The board chair at a place where I used to work would often say, “We need more people to know about us.” Does that sound familiar? It’s tempting to cast a wide net so as many people as possible can find out about your organization, but that’s not a good strategy.
Not everyone is interested in your organization and that’s okay. The key is to find people who are interested in what you do and keep them interested.
Who is your audience?
You already have a core group of donors and other supporters, but how well do you know them? You could send them a short survey asking them why they donate, what issues are important to them, and how they like to communicate (by mail, email, or both). Another idea is to put a poll in your e-newsletter to find out their favorite article.
While surveys are a great way to connect, not everyone is going to respond to them. Another tactic to try is to create donor personas. You can use your database to figure out vital information and/or interview a few donors.
Your database also comes in handy because you want to segment your donors – first-time donors, long-term donors, monthly donors, etc – so you can personalize their communication as much as possible.
You can also create personas to help you recruit volunteers.
What does your audience like?
Now that you’ve gotten to know your audience, think about what they would like. Each time you write an appeal letter, thank you letter, newsletter article, etc, keep your donor/audience in mind. What are their interests? What will capture their attention, make them read more, and take action? Remember, you are not your donor/audience. The worst mistake you can make in fundraising
If you’ve surveyed your donors about your newsletter, you’ll probably find they like success stories about the people/community you serve and are not so interested in board member profiles.They don’t need to hear you brag about your organization, but they do want to know how their donations are helping you make a difference.
Your donors/audience are busy. They’re not going to have time to weed through a bunch of long-winded messages. Make your point clearly and concisely and leave out the jargon. Make sure people understand what you’re trying to say.
Pay attention to what your audience is doing.
Is your audience paying attention to you? Are they making donations, opening your email messages, or responding to your social media posts?
If they’re not paying attention you, it may be because you’re communicating with the wrong audience, your messages don’t interest them, they’re busy, or you’re using the wrong channels.

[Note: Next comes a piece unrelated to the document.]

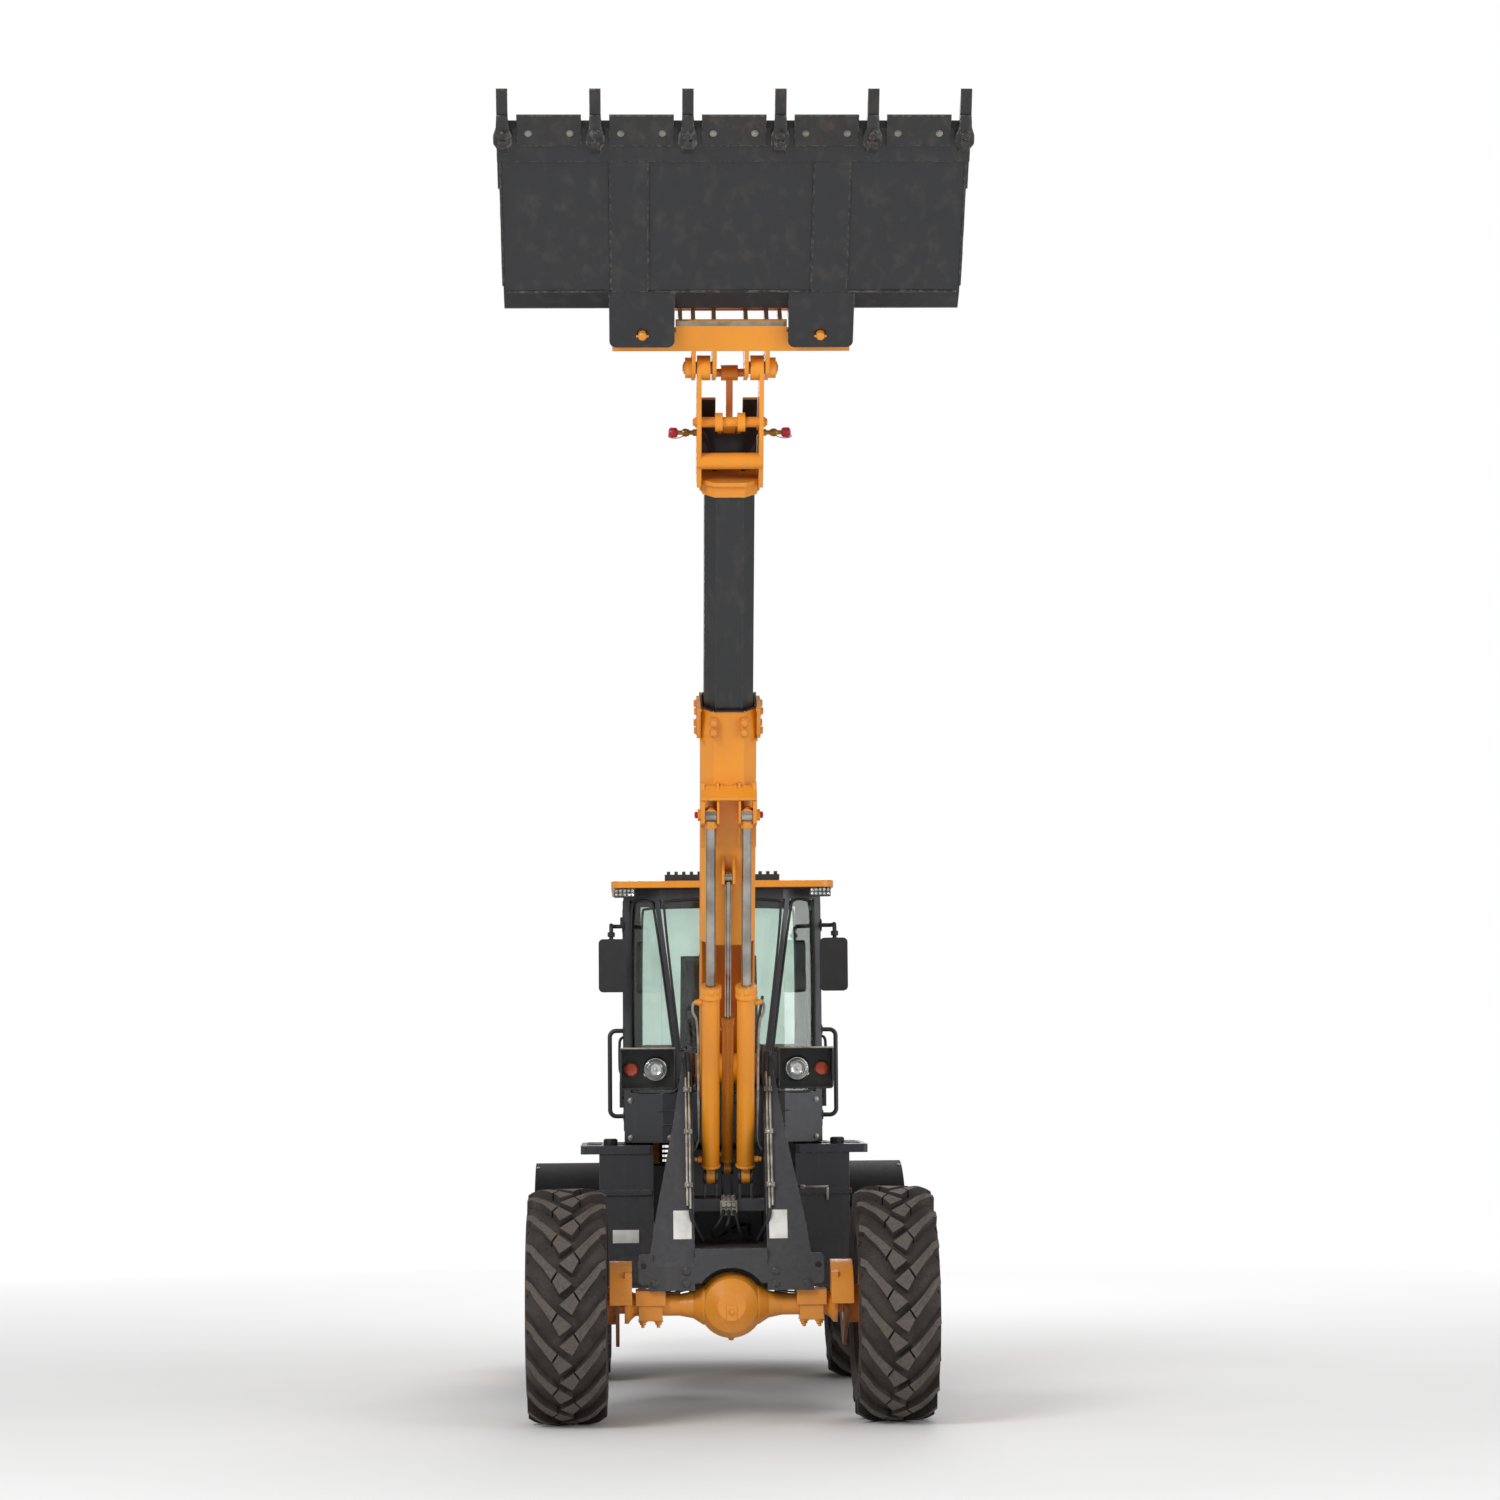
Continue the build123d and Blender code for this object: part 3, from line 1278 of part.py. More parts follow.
def console():
    floor = cab_floor_z + cab_floor_thickness
    column = side_plate([(1230, floor), (1380, floor), (1350, 1700), (1370, 1800), (1320, 1860),
                         (1260, 1760)], -110, 110)
    stem = wheel_frame * Pos(0, 0, -95) * Cylinder(22, 160)
    return column + stem


def steering_wheel():
    ring = Torus(190, 14)
    hub = Cylinder(46, wheel_hub_height)
    spokes = Box(380, 26, 12) + Pos(0, -95, 0) * Box(26, 190, 12)
    return wheel_frame * (ring + hub + spokes)


# All nodes, in the order in which the machine carries them

nodes = {}
nodes["rear_frame"] = rear_frame()
nodes["rear_axle"] = axle(wheelbase, False)
nodes["engine_block"] = engine_block()
nodes["exhaust_pipe"] = exhaust_pipe()
nodes["counterweight"] = counterweight()
nodes["tow_hitch"] = tow_hitch()
nodes["rear_lamps"] = rear_lamps()
nodes["rear_fenders"] = rear_fenders()
nodes["side_box_left"] = side_box(1)
nodes["side_box_right"] = side_box(-1)
nodes["tank_caps"] = tank_caps()
nodes["cab_frame"] = cab_frame()
nodes["cab_glass"] = cab_glass()
nodes["cab_roof"] = cab_roof()
nodes["roof_grille"] = roof_grille()
nodes["work_lamps"] = work_lamps()
nodes["mirrors"] = mirrors()
nodes["grab_rails"] = grab_rails()
nodes["seat_base"] = seat_base()
nodes["seat_cushion"] = seat_cushion()
nodes["console"] = console()
nodes["steering_wheel"] = steering_wheel()
nodes["hood"] = hood()
nodes["hood_grille"] = hood_grille()
for name, side in (("left", 1), ("right", -1)):
    nodes["door_" + name] = door(side)
    nodes["door_glass_" + name] = door_glass(side)
    steer_barrel, steer_rod = steer_cylinder_pieces(side)
    nodes["steer_barrel_" + name] = steer_barrel
    nodes["steer_rod_" + name] = steer_rod
nodes["front_frame"] = front_frame()
nodes["front_axle"] = axle(0, True)
nodes["valve_block"] = front_hydraulics()
nodes["tower_pipes"] = tower_pipes()
nodes["lamp_housings"] = lamp_housing()
nodes["headlamp_lenses"] = lamp_lenses(headlamp_x, 60)
nodes["indicator_lenses"] = lamp_lenses(indicator_x, 36)
for place, axle_y in (("front", 0), ("rear", wheelbase)):
    for name, side in (("left", 1), ("right", -1)):
        nodes["tyre_" + place + "_" + name] = at_wheel(tyre(), side, axle_y)
        nodes["rim_" + place + "_" + name] = at_wheel(rim(), side, axle_y)
nodes["boom_outer"] = outer_boom()
nodes["boom_inner"] = inner_boom()
nodes["boom_head"] = boom_head()
nodes["lift_barrels"], nodes["lift_rods"] = lift_cylinder_pieces()
nodes["level_barrel"], nodes["level_rod"] = level_cylinder_pieces()
nodes["bellcrank"] = bellcrank()
nodes["tilt_link"] = tilt_link()
nodes["coupler"] = coupler()
nodes["bucket"] = bucket()
nodes["bucket_teeth"] = bucket_teeth()

# The origin lies on the floor under the middle of the whole machine's length.
foremost = min(shape.bounding_box().min.Y for shape in nodes.values())
rearmost = max(shape.bounding_box().max.Y for shape in nodes.values())
origin_y = (foremost + rearmost) / 2

os.makedirs("parts", exist_ok=True)
for name, shape in nodes.items():
    export_step(Pos(0, -origin_y, 0) * shape, "parts/" + name + ".step")
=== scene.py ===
from math import cos, pi, radians, sin

import bpy
from mathutils import Matrix, Vector


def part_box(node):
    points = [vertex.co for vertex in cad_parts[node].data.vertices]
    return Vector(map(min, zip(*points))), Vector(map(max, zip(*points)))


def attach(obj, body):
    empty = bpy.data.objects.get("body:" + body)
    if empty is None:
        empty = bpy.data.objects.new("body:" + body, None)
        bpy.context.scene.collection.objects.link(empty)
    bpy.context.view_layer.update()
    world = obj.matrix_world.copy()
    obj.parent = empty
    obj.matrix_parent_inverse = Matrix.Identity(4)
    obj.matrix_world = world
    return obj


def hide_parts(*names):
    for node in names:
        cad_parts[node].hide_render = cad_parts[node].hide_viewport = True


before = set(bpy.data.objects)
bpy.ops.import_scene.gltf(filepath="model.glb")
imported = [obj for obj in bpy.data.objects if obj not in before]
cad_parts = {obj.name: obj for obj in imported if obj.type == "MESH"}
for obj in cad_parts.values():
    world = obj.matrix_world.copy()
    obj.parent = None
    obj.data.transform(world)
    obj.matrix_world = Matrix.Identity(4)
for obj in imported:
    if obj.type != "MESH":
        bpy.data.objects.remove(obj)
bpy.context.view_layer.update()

bl_info = {
    "name": "Telescopic wheel loader",
    "version": (1, 0, 0),
    "blender": (4, 5, 0),
    "location": "3D View > Sidebar > Loader",
    "description": "Fine pieces, finishes and stage of a telescopic wheel loader",
    "category": "Object",
}


def middle(node):
    low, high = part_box(node)
    return (Vector(low) + Vector(high)) / 2


def linear(hex_colour):
    """sRGB hex to linear red, green and blue."""
    parts = [int(hex_colour[i:i + 2], 16) / 255 for i in (0, 2, 4)]
    return tuple(c / 12.92 if c <= 0.04045 else ((c + 0.055) / 1.055) ** 2.4 for c in parts)


# Sizes and colours that a user would change

class LoaderSizes(bpy.types.PropertyGroup):
    bolt: bpy.props.FloatProperty(
        name="Bolt head", description="Width of a hexagon bolt head across its corners",
        default=0.034, min=0.01, max=0.08, unit="LENGTH")
    hose: bpy.props.FloatProperty(
        name="Hose", description="Radius of the rubber hoses",
        default=0.011, min=0.004, max=0.03, unit="LENGTH")
    lug_height: bpy.props.FloatProperty(
        name="Lug height", description="How far the tyre's lugs stand off its carcass",
        default=0.038, min=0.01, max=0.05, unit="LENGTH")
    weld: bpy.props.FloatProperty(
        name="Weld bead", description="Radius of the weld beads on the bucket",
        default=0.007, min=0.002, max=0.02, unit="LENGTH")
    swell: bpy.props.FloatProperty(
        name="Cushion swell", description="How far the seat's foam may push its cover out",
        default=0.026, min=0.0, max=0.05, unit="LENGTH")


class LoaderColours(bpy.types.PropertyGroup):
    enamel: bpy.props.FloatVectorProperty(
        name="Amber enamel", description="Main paint of boom, axles and hood",
        default=linear("E8931A"), size=3, min=0, max=1, subtype="COLOR")
    graphite: bpy.props.FloatVectorProperty(
        name="Graphite enamel", description="Dark paint of bucket, frames and cab",
        default=linear("2A2C32"), size=3, min=0, max=1, subtype="COLOR")
    rubber: bpy.props.FloatVectorProperty(
        name="Tyre rubber", description="Dusty rubber of the tyres",
        default=linear("57504A"), size=3, min=0, max=1, subtype="COLOR")
    glass: bpy.props.FloatVectorProperty(
        name="Cab glass", description="Green tint of the cab's panes",
        default=linear("DAE8E1"), size=3, min=0, max=1, subtype="COLOR")
    grime: bpy.props.FloatVectorProperty(
        name="Grime", description="Dry dust that lies on everything",
        default=linear("7C7061"), size=3, min=0, max=1, subtype="COLOR")


def sizes():
    return bpy.context.scene.loader_sizes


def colours():
    return bpy.context.scene.loader_colours


# The machine's own axes, in millimetres, turned into the frame's metres

front_axle_y = middle("tyre_front_left").y
wheel_x = middle("tyre_front_left").x
wheel_z = middle("tyre_front_left").z
wheelbase = middle("tyre_rear_left").y - front_axle_y
tyre_radius = wheel_z
boom_angle = 64
bucket_angle = 50


def at(x, y, z):
    """Millimetres from the floor under the front axle's middle."""
    return Vector((x / 1000, y / 1000 + front_axle_y, z / 1000))


def turned_frame(origin, angle):
    return Matrix.Translation(origin) @ Matrix.Rotation(radians(-angle), 4, "X")


machine = Matrix.Translation(at(0, 0, 0)) @ Matrix.Scale(0.001, 4)
boom = turned_frame(at(0, 550, 1770), boom_angle) @ Matrix.Scale(0.001, 4)
hinge = boom @ Vector((0, -3805, -120))
tool = turned_frame(hinge, bucket_angle) @ Matrix.Scale(0.001, 4)


# Modelling, in millimetres of one of the frames above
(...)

These are things you can fix. Send the right messages to the right audience using the right channels.
Expanding your reach.
Of course, you’ll want to find new donors and other supporters, but reach out to people who already have a connection with you. New donors could be volunteers, event attendees, newsletter subscribers, social media followers, or friends of board members and other donors. Putting up a billboard on a highway or ad on a subway train won’t get you a lot of new supporters.
The answer to the question How do I ask strangers for money? is you find a connection first. And, keep in mind – your audience isn’t everyone.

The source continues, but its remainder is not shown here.